In [1]:
# Importing necessary libraries for Twitter Sentiment Analysis

import numpy as np
import pandas as pd
import json
import warnings
warnings.filterwarnings('ignore')
import tweepy
import openpyxl
from tweepy import OAuthHandler
from textblob import TextBlob
import nltk
from nltk.tokenize import wordpunct_tokenize

In [12]:
'''For getting access to Twitter data, Developer Account is required.
   Since credentials cannot be revealed, 
   I have saved the credentials in .csv file and have imported the .csv file as pandas DataFrame'''

cred = pd.read_csv('cred.csv')

In [4]:
'''From pandas DataFrame, I have extracted the credentials needed for accessing the Twitter data'''

consumer_key=cred.iloc[0][2]

consumer_secret=cred.iloc[1][2]

bearer_token=cred.iloc[2][2]

access_token=cred.iloc[3][2]

access_token_secret=cred.iloc[4][2]

In [5]:
# Call Twitter API
auth = OAuthHandler(consumer_key, consumer_secret)

In [6]:
auth.set_access_token(access_token, access_token_secret)
api = tweepy.API(auth)

## api.search will only give first 100 tweets. 
## Hence, use tweepy.Cursor() which will help us extract as many tweets as we want.
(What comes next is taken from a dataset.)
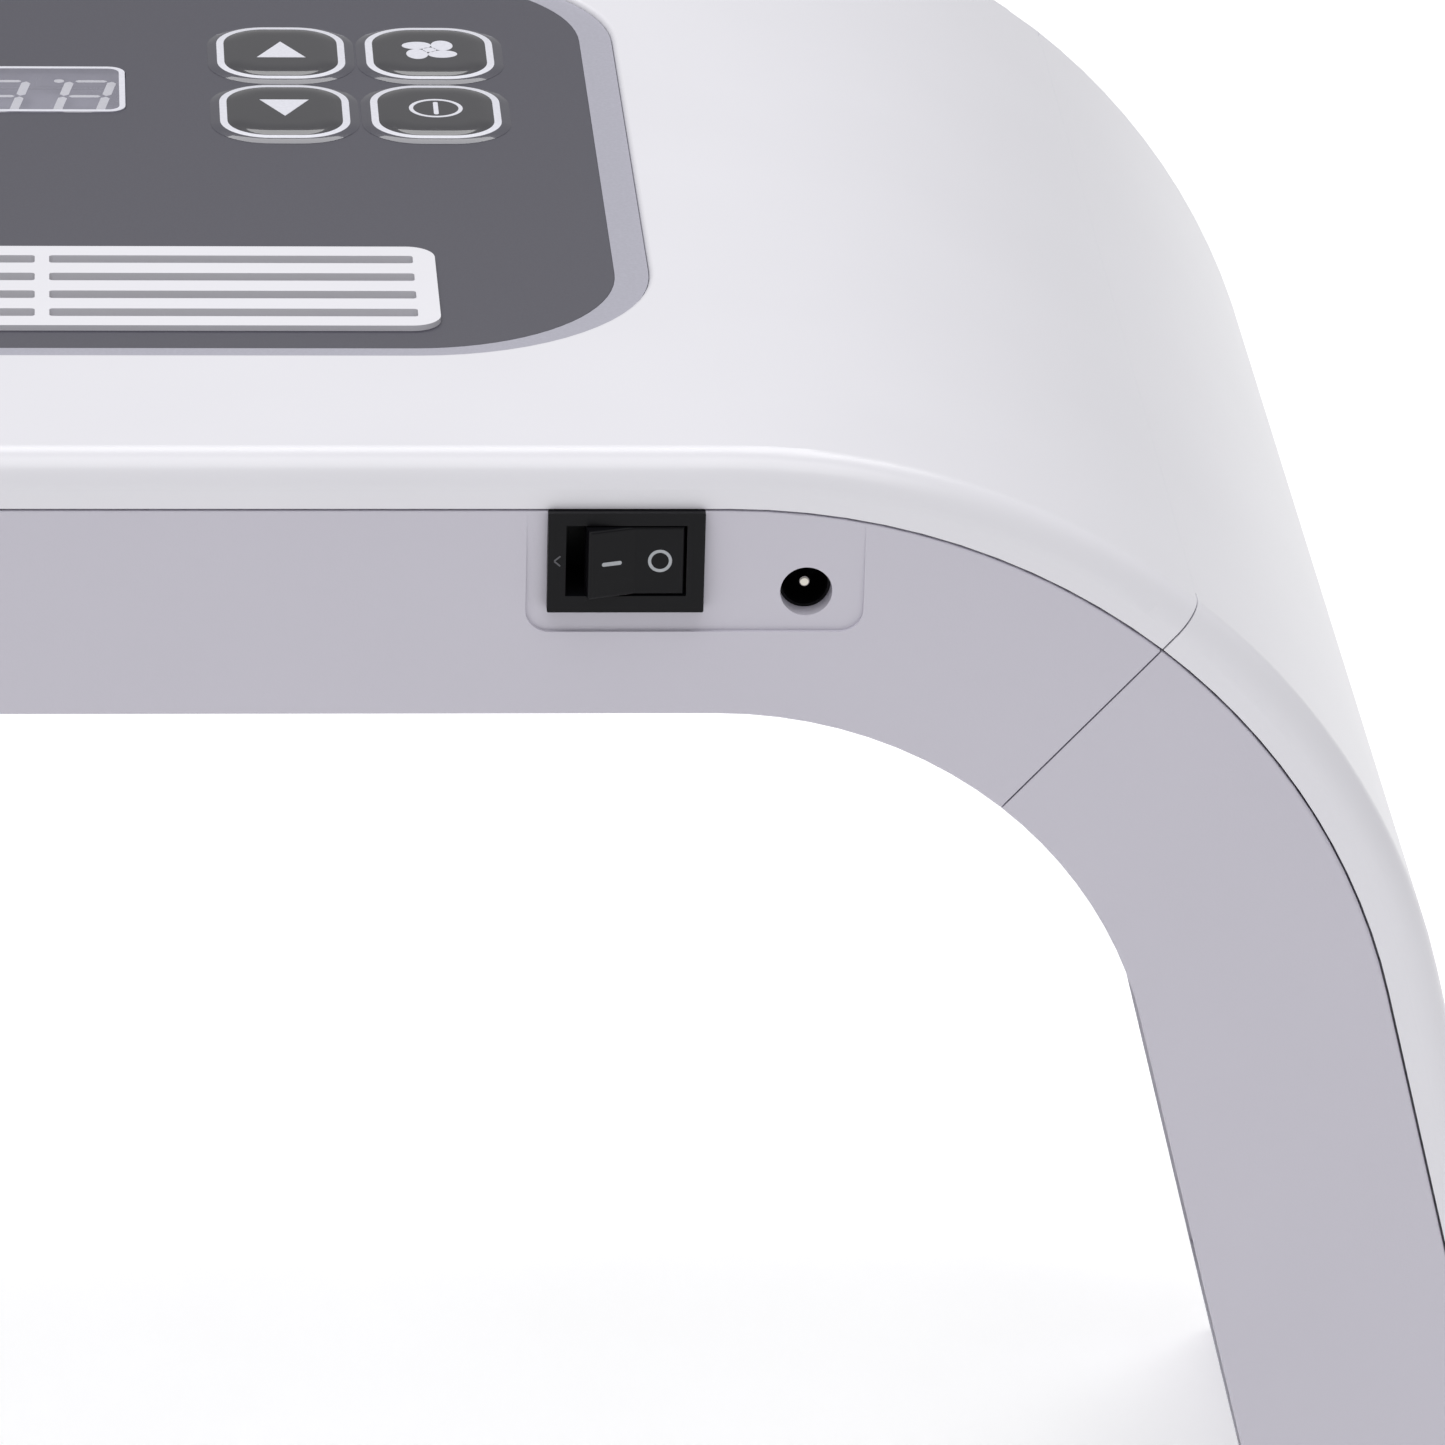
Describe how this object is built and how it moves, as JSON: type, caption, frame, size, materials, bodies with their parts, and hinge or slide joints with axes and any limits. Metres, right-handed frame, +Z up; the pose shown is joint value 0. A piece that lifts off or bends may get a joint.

### Generating the blank Dataframe

In [7]:
df = pd.DataFrame(columns=['Tweets', 'User','User_statuses_count', 'User_followers', 'User_location','User_verified',
                           'rt_count','tweet_date'])
df

Unnamed: 0,Tweets,User,User_statuses_count,User_followers,User_location,User_verified,rt_count,tweet_date


#### Defining the functions to get data from Twitter, clean the tweets and analyze the tweets

In [8]:
# For getting the data from Twitter and generating dataframe

def stream(data,num):
    i = 0
    for tweet in tweepy.Cursor(api.search, q=data, count = 100, lang='en').items():
        print(i, end='\r')
        df.loc[i, 'Tweets'] = tweet.text
        df.loc[i, 'User'] = tweet.user.name
        df.loc[i, 'User_statuses_count'] = tweet.user.statuses_count
        df.loc[i, 'User_followers'] = tweet.user.followers_count
        df.loc[i, 'User_location'] = tweet.user.location
        df.loc[i, 'User_verified'] = tweet.user.verified
        df.loc[i, 'fav_count'] = tweet.favorite_count
        df.loc[i, 'rt_count'] = tweet.retweet_count
        df.loc[i, 'tweet_date'] = tweet.created_at        
        i = i+1
        if i == num:
            break
        else:
            pass

        
# Process for cleaning the text data

stopwords = nltk.corpus.stopwords.words('english')
import string
pun = string.punctuation.replace('.','')

for i in range(0,len(pun)):
    stopwords.append(pun[i])
stopwords.append('RT')    #as RT is re-tweet in Twitter

def remove(arg):
    a = wordpunct_tokenize(arg)
    b = []
    for i in a:
        if i not in stopwords:
            b.append(i)
    return ' '.join(b)        
        
    
# Defining the Subjectivity and Polarity
        
def subjectivity(arg):
    blob = TextBlob(arg)
    if blob.subjectivity > 0.66:
        return 'high subjectivity'
    elif blob.subjectivity > 0.33:
        return 'medium subjectivity'
    else:
        return 'low subjectivity'
    
def polarity(arg):
    blob = TextBlob(arg)
    if blob.polarity > 0:
        return 'positive sentiment'
    elif blob.polarity < 0:
        return 'negative sentiment'
    else:
        return 'neutral sentiment'

## Aligning the processes for getting the analysis

In [9]:
def process():
    query = str(input('Please enter what you want to research about: '))
    print()
    num = int(input('Please enter the total number of tweets you want analyze: '))
    print()
    stream([query],num)
    df['clean'] = df['Tweets'].apply(lambda x: remove(x))
    df['Subjectivity'] = df['clean'].apply(lambda x: subjectivity(x))
    df['Sentiment'] = df['clean'].apply(lambda x: polarity(x))
    df.to_excel('tweet analysis of {}.xlsx'.format(query))
    positive = len(df[df['Sentiment'] == 'positive sentiment'])
    negative = len(df[df['Sentiment'] == 'negative sentiment'])
    neutral = len(df[df['Sentiment'] == 'neutral sentiment'])
    print()
    return print('Process Completed. \n\n Total Positive Sentiments: {}/{}, \n Total Negative Sentiments: {}/{}, \n Total Neutral Sentiments : {}/{} '.format(positive,num, negative,num, neutral,num))

In [10]:
# Example 1
process()

Please enter what you want to research about: Bengal Elections

Please enter the total number of tweets you want analyze: 500

499
Process Completed. 

 Total Positive Sentiments: 185/500, 
 Total Negative Sentiments: 121/500, 
 Total Neutral Sentiments : 194/500 


In [11]:
# Example 2
process()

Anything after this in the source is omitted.